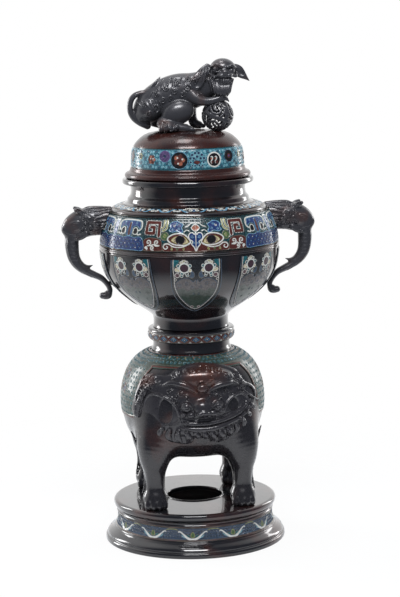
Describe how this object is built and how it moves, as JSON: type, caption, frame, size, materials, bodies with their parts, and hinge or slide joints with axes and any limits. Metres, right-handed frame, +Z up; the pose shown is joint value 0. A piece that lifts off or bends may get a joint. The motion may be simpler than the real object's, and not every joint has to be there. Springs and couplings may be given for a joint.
{
  "type": "incense burner",
  "caption": "Tall footed incense burner in dark bronze and enamel: round plinth, beast-shaped stand, two-handled bowl and lift-off lid with a lion finial.",
  "frame": {"origin": "centre of the circle that the plinth stands on, on the floor", "axes": "+Z up through plinth, stand, bowl and lid; -Y the side of the stand's beast face; handles along +X and -X"},
  "size_m": [0.3648, 0.263, 0.6973],
  "materials": {
    "bronze": "turned and polished, dark brown-black patina",
    "cast_bronze": "cast and chased, dark brown-black patina",
    "turquoise_enamel": "opaque vitreous enamel in metal cells, glossy",
    "cobalt_enamel": "opaque vitreous enamel in metal cells, glossy",
    "celadon_enamel": "opaque vitreous enamel in metal cells, glossy",
    "iron_hardware": "dull, lightly oxidised"
  },
  "bodies": {
    "burner": {"plinth_skirt": "bronze", "plinth_plate": "bronze", "stand_collar": "bronze", "collar_ring": "bronze", "bowl_lower": "bronze", "waist_bead": "bronze", "bowl_shoulder": "bronze", "mouth_rim": "bronze", "stand_body": "cast_bronze", "stand_mask": "cast_bronze", "handle_left": "cast_bronze", "handle_right": "cast_bronze", "handle_peg_left": "cast_bronze", "handle_peg_right": "cast_bronze", "stand_cloth": "turquoise_enamel", "scroll_band_enamel": "turquoise_enamel", "plinth_enamel": "cobalt_enamel", "collar_enamel": "cobalt_enamel", "mask_band_enamel": "cobalt_enamel", "lappet_1": "celadon_enamel", "lappet_2": "celadon_enamel", "lappet_3": "celadon_enamel", "lappet_4": "celadon_enamel", "lappet_5": "celadon_enamel", "lappet_6": "celadon_enamel", "lappet_7": "celadon_enamel", "lappet_8": "celadon_enamel", "paw_screw_1": "iron_hardware", "paw_screw_2": "iron_hardware", "paw_screw_3": "iron_hardware", "paw_screw_4": "iron_hardware", "tie_washer": "iron_hardware", "tie_bolt": "iron_hardware", "tie_bar": "iron_hardware", "tie_nut": "iron_hardware", "handle_screw_left": "iron_hardware", "handle_screw_right": "iron_hardware"},
    "lid": {"lid_shell": "bronze", "lid_ring": "bronze", "lid_enamel": "turquoise_enamel", "lion": "cast_bronze", "brocade_ball": "cast_bronze", "finial_stud_1": "iron_hardware", "finial_stud_2": "iron_hardware", "finial_nut_1": "iron_hardware", "finial_nut_2": "iron_hardware"}
  },
  "joints": [
    {"name": "lid_lift", "type": "slide", "parent": "burner", "child": "lid", "axis": [0, 0, 1], "range_m": [0, 0.16]}
  ]
}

THE PROBLEM: Using the data above, repeat every line exactly.

RESULT OF THIS TASK:
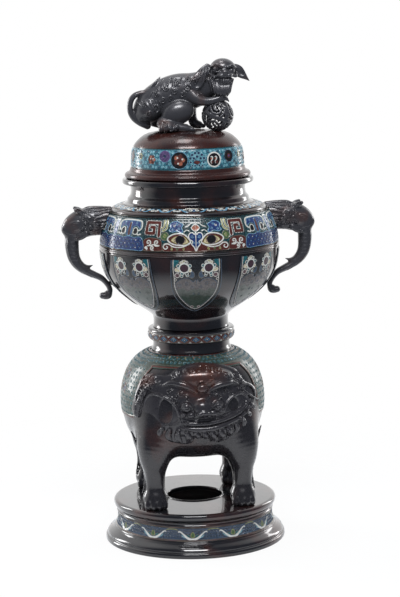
Describe how this object is built and how it moves, as JSON: type, caption, frame, size, materials, bodies with their parts, and hinge or slide joints with axes and any limits. Metres, right-handed frame, +Z up; the pose shown is joint value 0. A piece that lifts off or bends may get a joint. The motion may be simpler than the real object's, and not every joint has to be there. Springs and couplings may be given for a joint.
{
  "type": "incense burner",
  "caption": "Tall footed incense burner in dark bronze and enamel: round plinth, beast-shaped stand, two-handled bowl and lift-off lid with a lion finial.",
  "frame": {"origin": "centre of the circle that the plinth stands on, on the floor", "axes": "+Z up through plinth, stand, bowl and lid; -Y the side of the stand's beast face; handles along +X and -X"},
  "size_m": [0.3648, 0.263, 0.6973],
  "materials": {
    "bronze": "turned and polished, dark brown-black patina",
    "cast_bronze": "cast and chased, dark brown-black patina",
    "turquoise_enamel": "opaque vitreous enamel in metal cells, glossy",
    "cobalt_enamel": "opaque vitreous enamel in metal cells, glossy",
    "celadon_enamel": "opaque vitreous enamel in metal cells, glossy",
    "iron_hardware": "dull, lightly oxidised"
  },
  "bodies": {
    "burner": {"plinth_skirt": "bronze", "plinth_plate": "bronze", "stand_collar": "bronze", "collar_ring": "bronze", "bowl_lower": "bronze", "waist_bead": "bronze", "bowl_shoulder": "bronze", "mouth_rim": "bronze", "stand_body": "cast_bronze", "stand_mask": "cast_bronze", "handle_left": "cast_bronze", "handle_right": "cast_bronze", "handle_peg_left": "cast_bronze", "handle_peg_right": "cast_bronze", "stand_cloth": "turquoise_enamel", "scroll_band_enamel": "turquoise_enamel", "plinth_enamel": "cobalt_enamel", "collar_enamel": "cobalt_enamel", "mask_band_enamel": "cobalt_enamel", "lappet_1": "celadon_enamel", "lappet_2": "celadon_enamel", "lappet_3": "celadon_enamel", "lappet_4": "celadon_enamel", "lappet_5": "celadon_enamel", "lappet_6": "celadon_enamel", "lappet_7": "celadon_enamel", "lappet_8": "celadon_enamel", "paw_screw_1": "iron_hardware", "paw_screw_2": "iron_hardware", "paw_screw_3": "iron_hardware", "paw_screw_4": "iron_hardware", "tie_washer": "iron_hardware", "tie_bolt": "iron_hardware", "tie_bar": "iron_hardware", "tie_nut": "iron_hardware", "handle_screw_left": "iron_hardware", "handle_screw_right": "iron_hardware"},
    "lid": {"lid_shell": "bronze", "lid_ring": "bronze", "lid_enamel": "turquoise_enamel", "lion": "cast_bronze", "brocade_ball": "cast_bronze", "finial_stud_1": "iron_hardware", "finial_stud_2": "iron_hardware", "finial_nut_1": "iron_hardware", "finial_nut_2": "iron_hardware"}
  },
  "joints": [
    {"name": "lid_lift", "type": "slide", "parent": "burner", "child": "lid", "axis": [0, 0, 1], "range_m": [0, 0.16]}
  ]
}